Le deuxième outil prévu par le Pacte est le Fonds européen du climat et de la biodiversité (FECD) qui permettrait de “renforcer la capacité des Etats volontaires à investir dans la transition écologique à la hauteur requise, tout en créant des emplois” (Traité p.14). Ce fonds financera un budget de 100 milliards d’euros par an réparti en trois volets. 40 milliards d’euros iront aux pays d’Afrique et du pourtour de la Méditerranée. Alors que l’Europe est la première responsable des émissions de gaz à effet de serre depuis deux siècles, c’est en effet l’Afrique qui subit en première ligne les conséquences du réchauffement climatique, surnommé là-bas le “sida climatique”. 50 milliards d’euros permettront de financer le chantier sur le territoire européen, notamment par des aides aux travaux d’isolation afin de diviser par deux les factures qui s’y rapportent. Enfin, les 10 milliards restants seront consacrés à la recherche.

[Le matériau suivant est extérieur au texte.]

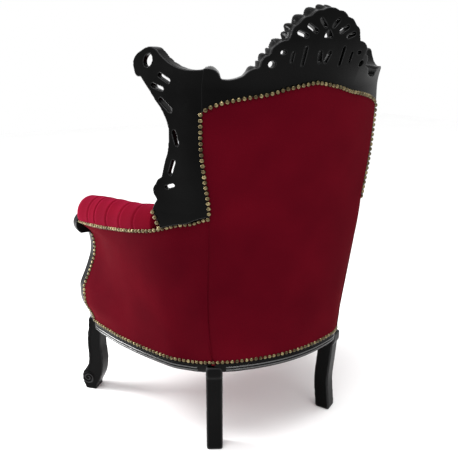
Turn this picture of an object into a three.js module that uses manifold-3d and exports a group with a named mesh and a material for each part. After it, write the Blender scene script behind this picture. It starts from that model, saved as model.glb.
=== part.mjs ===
// A baroque throne armchair: a carved wood frame with a shell crest and pierced wings, and
// velvet upholstery. Millimetres, +Z up, the sitter faces -Y, the mid plane is x = 0.
import * as THREE from "three";
import { mergeVertices } from "three/addons/utils/BufferGeometryUtils.js";
import { TessellateModifier } from "three/addons/modifiers/TessellateModifier.js";
import Module from "manifold-3d";

const wasm = await Module();
wasm.setup();

// Driving dimensions.
const railDepth = 31; // height of the bare rails below the outside panels
const railTop = 318;
const railThick = 30;
const backBendHeight = 765; // where the wings' wood begins and the back leans further
const backTop = 1030; // upper corners of the back opening
const crestTop = 1279;
const backEdge = 289; // half width of the back at its upper corners
const backDepth = 377; // outer face of the back at the bend, on the mid plane
const lowerLean = 0.06;
const upperLean = 0.12;
const crestLean = 26; // further backward roll of the crest
const crestFlatten = 8; // how much flatter the crest is than the barrel below it
const crestThick = 38;
const crestBend = [1085, 1215]; // heights between which the crest rolls back
const crestFlat = [1080, 1150]; // heights over which its ends flatten
const crestFlatReach = 140;
const crestEnd = [180, 300]; // half widths over which the flattening dies away
const wingThick = 26;
const skinThick = 12; // outside back and side panels
const gap = 0.4;
const neckTop = 650; // arm height, where the sides are widest
const taperHeight = 360;
const taperEase = 40;
const cornerDraw = 18; // how far the corners of the back come forward at the rail
const cornerFrom = 170; // half width where that begins
const cornerSpread = 65;
const neckFade = [-30, 215]; // how far forward the sides' neck starts and is full
const rollRadius = 50;
const rollCentreIn = 46;
const rollCentreUp = 17;
const armThick = 112;
const armFront = -216; // front end of the side panels
const stileThick = 32;
const stileBand = 52;
const stileEdge = -232; // where the stile's outer edge is read off the side
const deckBottom = 290;
const deckTop = 366;
const cushionTop = 474;
const legWidth = 52;
const rearLegWidth = 46;
const woodBevel = 4;
const footGap = 2; // between the seat deck and what stands on it
const slotGrow = 0.9; // room round a piece that another one is cut to

const wood = new THREE.MeshStandardMaterial({ color: 0x101011, roughness: 0.28, metalness: 0 });
const outerVelvet = new THREE.MeshStandardMaterial({ color: 0x6a0a1c, roughness: 0.85, metalness: 0 });
const innerVelvet = new THREE.MeshStandardMaterial({ color: 0x9c1430, roughness: 0.85, metalness: 0 });

const chair = new THREE.Group();

// ---- Small helpers ----

const smooth = (low, high, value) => THREE.MathUtils.smoothstep(value, low, high);

// A curve z = f(x) through a few knots, read by bisection on the spline.
function heightCurve(knots) {
  const spline = new THREE.SplineCurve(knots.map(([x, z]) => new THREE.Vector2(x, z)));
  return (x) => {
    let low = 0;
    let high = 1;
    for (let step = 0; step < 30; step++) {
      const middle = (low + high) / 2;
      if (spline.getPoint(middle).x < x) low = middle;
      else high = middle;
    }
    return spline.getPoint(low).y;
  };
}

// The points of a shallow arc between two points, bulging to the left of the way by height.
function arcPoints([ax, az], [bx, bz], height, steps) {
  const points = [];
  for (let step = 1; step <= steps; step++) {
    const t = step / steps;
    const lift = (4 * t * (1 - t) * height) / Math.hypot(bx - ax, bz - az);
    points.push([ax + (bx - ax) * t - (bz - az) * lift, az + (bz - az) * t + (bx - ax) * lift]);
  }
  return points;
}

// A chain of arcs: knots are [x, z, bulge of the arc that ends here].
function scallops(start, knots, steps) {
  const points = [start];
  for (const [x, z, bulge] of knots) {
    points.push(...arcPoints(points[points.length - 1], [x, z], bulge, bulge ? steps : 1));
  }
  return points;
}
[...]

Comment alimenter le FECD ? Principalement par un prélèvement sur les bénéfices (avant impôts) des entreprises opérant dans l’Union européenne. Les artisans et les petites et moyennes entreprises en seraient exonérées. Ce nouvel “impôt fédéral”, cher à Jacques Delors, varierait entre 1 et 5% en fonction de l’évolution du bilan carbone des entreprises : un moyen d’inciter les entreprise à adopter un comportement vertueux. Les auteurs du Pacte voient dans ce choix un moyen de mettre fin à la concurrence fiscale intra-européenne. Par ailleurs, ils soulignent que le taux moyen de l’impôt sur les bénéfices en Europe s’élève à 19 %, soit 2 points en dessous du taux américain (ramené de 35 % à 21 % par Donald Trump).

Comment contrôler l’usage des sommes allouées ?

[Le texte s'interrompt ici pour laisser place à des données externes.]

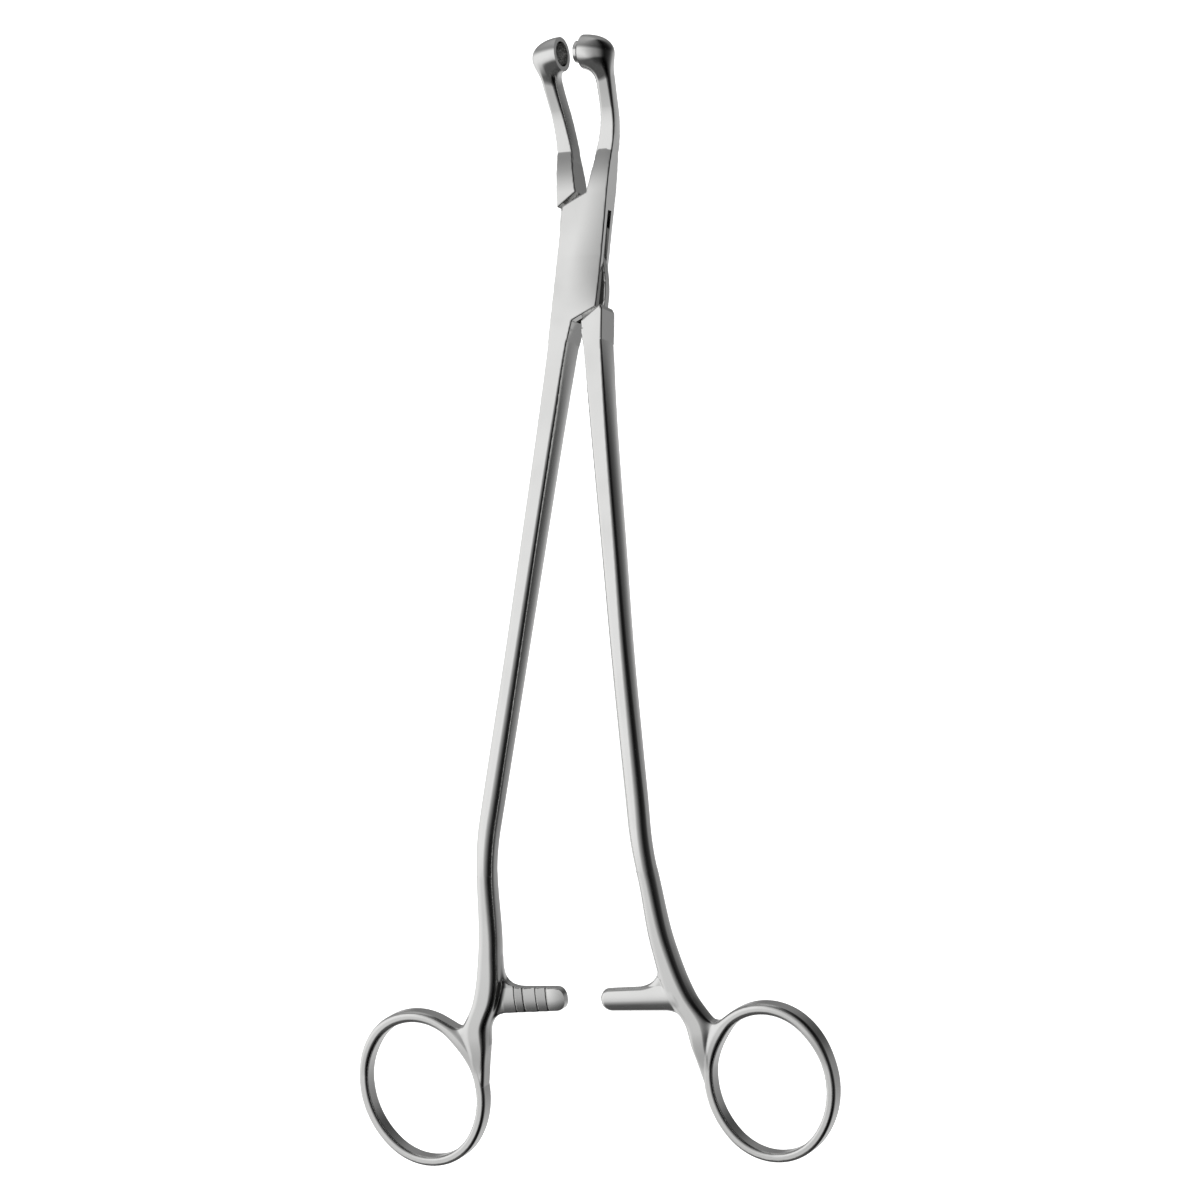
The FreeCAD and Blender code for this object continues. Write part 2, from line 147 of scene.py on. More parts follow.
def bentPath(reach, rise, radius, angle):
    # Length along a line that bends in one arc, and height off it towards the inside of the bend
    turn = np.arctan2(reach, radius - rise)
    endReach, endRise = radius * math.sin(angle), radius * (1 - math.cos(angle))
    far = (reach - endReach) * math.cos(angle) + (rise - endRise) * math.sin(angle)
    farOff = (rise - endRise) * math.cos(angle) - (reach - endReach) * math.sin(angle)
    along = np.where(reach < 0, reach, np.where(turn > angle, radius * angle + far, radius * turn))
    off = np.where(reach < 0, rise, np.where(turn > angle, farOff, radius - np.hypot(reach, radius - rise)))
    return along, off


def flowing(stations):
    # A lookup that passes smoothly through rows of (length along, value, value, ...)
    rows = np.array(stations, float)
    at = rows[:, 0]
    slope = np.gradient(rows[:, 1:], at, axis=0)
    slope[0] = slope[-1] = 0
    fine = np.linspace(at[0], at[-1], 400)
    i = np.clip(np.searchsorted(at, fine, "right") - 1, 0, len(at) - 2)
    span = (at[i + 1] - at[i])[:, None]
    t = ((fine - at[i]) / (at[i + 1] - at[i]))[:, None]
    low, high = rows[i, 1:], rows[i + 1, 1:]
    values = (low * (1 + 2 * t) * (1 - t) ** 2 + high * (3 - 2 * t) * t ** 2
              + slope[i] * span * t * (1 - t) ** 2 - slope[i + 1] * span * t ** 2 * (1 - t))
    return lambda along: [np.interp(along, fine, column) for column in values.T]


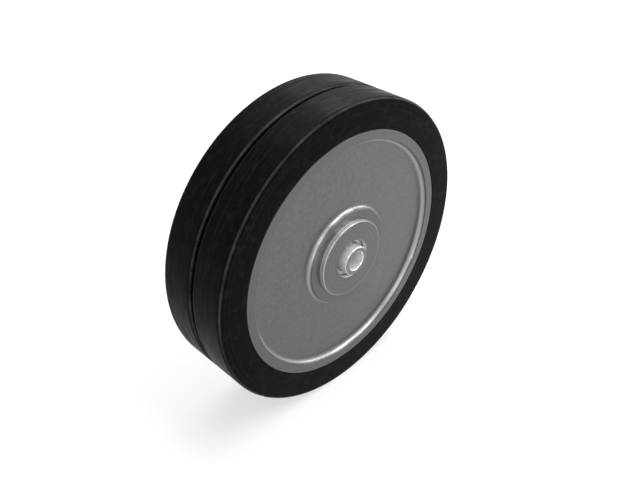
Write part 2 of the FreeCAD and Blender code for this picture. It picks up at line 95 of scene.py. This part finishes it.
class Shader:
    """A short way to write a material's nodes."""

    def __init__(self, name):
        self.material = bpy.data.materials.new(name)
        self.material.use_nodes = True
        self.tree = self.material.node_tree
        self.tree.nodes.clear()
        self.output = self.tree.nodes.new("ShaderNodeOutputMaterial")
        self.surface = self.tree.nodes.new("ShaderNodeBsdfPrincipled")
        self.tree.links.new(self.surface.outputs[0], self.output.inputs["Surface"])
        self.place = self.tree.nodes.new("ShaderNodeTexCoord").outputs["Object"]
        parts = self.node("ShaderNodeSeparateXYZ", Vector=self.place)
        x, self.y, z = parts.outputs
        self.depth = self.math("ABSOLUTE", self.y)
        self.radius = self.length(self.vector(x=x, z=z))
        self.turn = self.math("ARCTAN2", z, x)

    def feed(self, socket, value):
        """Set a socket to a number or colour, or join another socket to it."""
        if isinstance(value, bpy.types.NodeSocket):
            self.tree.links.new(value, socket)
        else:
            socket.default_value = value

    def node(self, kind, **inputs):
        """A node with its named inputs set to values or joined to sockets."""
        made = self.tree.nodes.new(kind)
        for key, value in inputs.items():
            self.feed(made.inputs[key.replace("_", " ")], value)
        return made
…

“La crédibilité de notre projet dépendra de la bonne utilisation de ces fonds”, explique Karl Falkenberg, ancien directeur général de la DG Environnement de la Commission européenne et soutien du Pacte finance-climat, lors de la conférence. “Nous n’envisageons pas de contrôle centralisé, ajoute-t-il, mais nous comptons trouver des administrations suffisamment responsables dans les États qui recevront ces fonds. Nous devons pouvoir faire confiance, mais nous devons aussi nous appuyer sur le contrôle qu’opéreront les citoyens.” A ce contrôle populaire s’ajoutera le contrôle des Parlement de chaque pays et de la Cour des comptes européenne. Il s’agira également d’être le plus clair possible dans la définition et les bornes des domaines dans lesquels il pourra y avoir des financements : isolation des bâtiments, infrastructures de transport et d’énergies, etc.

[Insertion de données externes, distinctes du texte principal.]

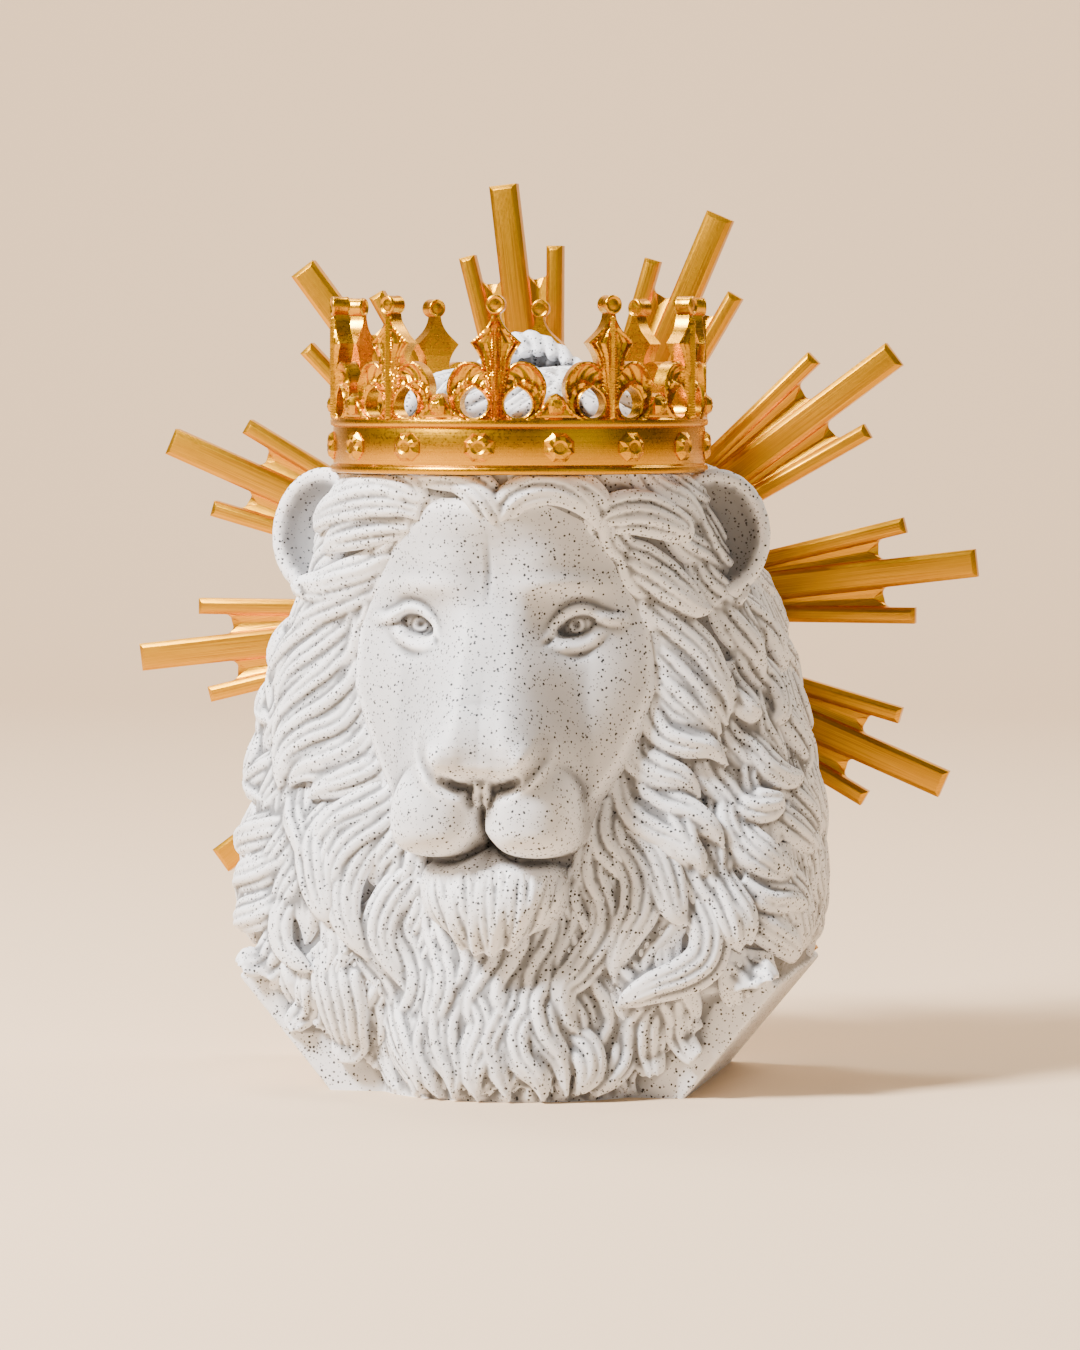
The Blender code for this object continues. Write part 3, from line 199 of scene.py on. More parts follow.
def stroke(x, z, points, width, height, taper=0.25, start=0.2):
    # a ridge or a groove along a curve, thinner at its ends
    line = smoothLine(points)
    nearest = np.full(x.shape, 1e9)
    where = np.zeros(x.shape)
    lengths = np.linalg.norm(np.diff(line, axis=0), axis=1)
    done = 0.0
    for (ax, az), (bx, bz), length in zip(line[:-1], line[1:], lengths):
        t = np.clip(((x - ax) * (bx - ax) + (z - az) * (bz - az)) / length ** 2, 0, 1)
        distance = np.hypot(x - ax - t * (bx - ax), z - az - t * (bz - az))
        closer = distance < nearest
        nearest = np.where(closer, distance, nearest)
        where = np.where(closer, (done + t * length) / lengths.sum(), where)
        done += length
    ends = np.clip(start + where / taper, 0, 1) * np.clip(start + (1 - where) / taper, 0, 1)
    return height * ends * np.clip(1 - (nearest / width) ** 2, 0, 1) ** 1.5


def eased(z, heights, values):
    # a value that changes with the height, without corners
    return sum(np.interp(z + shift, heights, values) for shift in (-5, -2.5, 0, 2.5, 5)) / 5


def faceDepth(x, z):
    # how far the face stands in front of the head's middle
    ax = np.abs(x + eased(z, [58, 74, 84, 94], [0.6, 1.9, 1.2, 0.0]))
    d = 12 + 31 * np.sqrt(np.clip(1 - (ax / 48) ** 2 - ((z - 114) / 66) ** 2, 0.0, 1))
    d += swell(ax, z, (0, 168), (48, 20), 22)
    d += swell(ax, z, (29, 107), (15, 22), 2.6)      # cheekbones
    d += swell(ax, z, (13, 147), (11, 8), 3.4)       # forehead
    d += swell(ax, z, (20, 141.5), (11, 3.6), 2.4)   # brows
    # bridge of the nose, broad and flat
    rise = eased(z, [78, 86, 94, 104, 112, 122, 132, 141, 150], [2, 8, 17, 19.3, 16.5, 13, 9.5, 4, 0])
    half = eased(z, [88, 98, 110, 122, 134, 148], [13.5, 13.0, 12.4, 12.6, 12.5, 16])
    d += rise * (1 - smoothStep(0.42, 2.1, ax / half))
    d -= swell(ax, z, (19.5, 130.5), (8, 7), 5.0)    # eye sockets
    # muzzle, its two lobes and the chin
    d += swell(ax, z, (14, 89), (13, 16), 12.0)
    lobeSide = np.where(ax > 12.2, 12.2 + 0.88 * (ax - 12.2), ax)
    lobeTop = np.where(z > 77, 77 + 0.56 * (z - 77), z)
    d = smoothMax(d, boss(lobeSide, lobeTop, (12.2, 77), (12.6, 10.0), 42.5, 18.6, 2.2, 2.6), 5.0)
    d = smoothMax(d, boss(ax, z, (0, 57.5), (20.5, 12.5), 36, 18.5, 2.4, 2.5), 2.5)
    # nose, nostrils and the groove below it
    noseHalf = 14.6 - 0.55 * np.clip(97 - z, 0, 12) - 0.4 * np.clip(z - 99, 0, 10)
    noseTop = np.where(z > 95, 95 + 0.36 * (z - 95), z)
    d = smoothMax(d, boss(ax / noseHalf, noseTop, (0, 95), (1, 5.6), 52.0, 12.6, 2.4, 3.0), 3.0)
    d += swell(ax, z, (12.6, 95.6), (3.0, 4.0), 2.0)
    d -= stroke(ax, z, [(3.7, 87.6), (6.4, 87.8), (9.6, 89.5)], 2.4, 5.5, 0.45, 0.5)
    underNose = [(0, 85.8), (5, 86.4), (9.6, 88.2), (13.4, 91.4), (16.4, 96), (17, 100)]
    d -= stroke(ax, z, underNose, 2.8, 2.6, 0.4, 0.2)
    d += stroke(ax, z, [(0, 88.5), (0, 85), (0, 81.5)], 3.2, 3.0, 0.4, 0.2)
    d -= stroke(ax, z, [(3.5, 88), (3.4, 84.6), (1.8, 81.2)], 1.5, 2.4)
    d -= stroke(ax, z, [(0, 81.0), (0, 76), (0, 72)], 1.7, 6.5, 0.2, 0.5)
    # mouth
    d -= swell(ax, z, (0, 69.8), (4.2, 3.4), 6.0)
    lip = [(0, 74), (2.2, 71), (6, 67.9), (12, 66.2), (19, 66.4), (26, 69.2)]
    d -= stroke(ax, z, lip, 2.3, 6.5, 0.12, 0.5)
    # eyelids, and the creases above and beside them
    upper = [(16.4, 128.4), (17.8, 131.4), (20.6, 134.0), (24.2, 134.9), (27.6, 133.7), (31, 132.4),
             (34.5, 132.2)]
    lower = [(16.8, 127.2), (19.2, 125.8), (22.6, 125.7), (26.2, 127.2), (29.4, 130.4)]
    d += stroke(ax, z, upper, 2.4, 2.9, 0.3, 0.2)
    d += stroke(ax, z, lower, 2.8, 2.0, 0.3, 0.2)
    d -= stroke(ax, z, [(17.0, 134.4), (19.6, 137.0), (24, 138.0), (29, 136.8)], 1.5, 0.7, 0.4, 0.0)
    d -= stroke(ax, z, [(19.4, 123.2), (23.6, 122.6), (28.0, 124.6)], 1.8, 0.5, 0.4, 0.0)
    d -= stroke(ax, z, [(17.0, 128.2), (15.8, 126.8), (14.8, 125.6)], 1.2, 1.0)
    # eyeball with its iris and pupil
    across = np.clip(1 - ((ax - 22) / 5.1) ** 2, 0, 1) ** 0.62
    tilted = z - 0.28 * (ax - 22)
    opening = smoothStep(-0.3, 0.3, np.minimum(130.4 + 2.9 * across - tilted, tilted - 130.4 + 2.7 * across))
    opening = opening * (np.abs(ax - 22) < 5.1)
    fromIris = np.hypot(ax - 21.8, z - 130.7)
    ball = 28.1 + np.sqrt(np.clip(8.5 ** 2 - fromIris ** 2, 0, None))
    ball -= 0.5 * np.exp(-((fromIris - 2.5) / 0.38) ** 2)
    ball -= 1.5 * np.exp(-(fromIris / 1.05) ** 2)
    d = d * (1 - opening) + ball * opening
    d -= stroke(x, z, [(-0.6, 154), (-0.3, 147), (-0.8, 136)], 1.5, 0.32, 0.4, 0.0)  # crease of the forehead
    heights, halves = np.array(head["faceEdge"]).T
    return d - 14 * smoothStep(-1.5, 5, ax - np.interp(z, heights, halves))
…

Comment parvenir à l’adoption du pacte ?

Les auteurs du Pacte finance-climat envisagent trois scénarios. Première option : adopter le Pacte sous la forme d’un règlement européen. Peu crédible car le vote à l’unanimité est requis au sein du Conseil tout ce qui relève de la fiscalité environnementale. Deuxième option : mettre en œuvre une coopération renforcée en matière fiscale. Il suffirait pour cela que neuf États membres en prennent l’initiative. Difficile, mais pas impossible. La troisième option, considérée comme la plus réaliste, consisterait à signer un accord intergouvernemental semblable au traité qui a institué le Mécanisme européen de stabilité en 2012. Comme le traité créant l’espace Schengen (ratifié par 5 États en 1985, et qui en compte aujourd’hui 26), le traité intergouvernemental prévu par le pacte finance-climat aurait vocation à s’ouvrir progressivement à l’adhésion de tous les États membres de l’Union européenne. “Même si le Brexit se fait, le Royaume-Uni pourra y participer, assure Karle Falkenberg, de la même façon que la Suisse est dans Schengen sans faire partie de l’UE. L’urgence climatique est telle qu’elle ne nous permet pas d’attendre que tout le monde soit d’accord. Il faut des pionniers qui seront suivis.”

C’est dans cette perspective que citoyens, juristes, banquiers et hauts fonctionnaires ont bénévolement participé à la rédaction du Traité instituant une Union pour le climat et la biodiversité. Le projet a été rendu public le 19 février avant d’être mis en débat. “Début juin, une version finalisée sera déposée au Parlement européen et envoyé à tous les chefs d’Etat et de gouvernement afin que ce Traité soit au cœur de la nouvelle législature”, explique Pierre Larrouturou. Désirant renforcer la dimension démocratique de l’Union, le Traité prévoit la création d’un Parlement de l’Union pour le climat et la biodiversité. Celui-ci sera composé des députés européens élus dans les États membre de cette nouvelle Union. Ils auront notamment à approuver le budget du Fonds européen du climat et de la biodiversité, définir l’ensemble des dépenses à financer en matière de lutte contre le changement climatique et de protection de la biodiversité, évaluer le budget du FECB, définir le taux appliqué d’imposition sur les bénéfices de chaque entreprise.

Les 21 et 22 mars prochains, le climat figurera à l’ordre du jour du Conseil européen “afin que l’Union européenne soit en mesure de présenter d’ici 2020 une stratégie à long terme dans le droit fil de l’accord de Paris”. L’opportunité pour le Pacte finance-climat d’être mis sur la table des négociations européennes et de gagner en visibilité à l’approche des européennes de fin mai.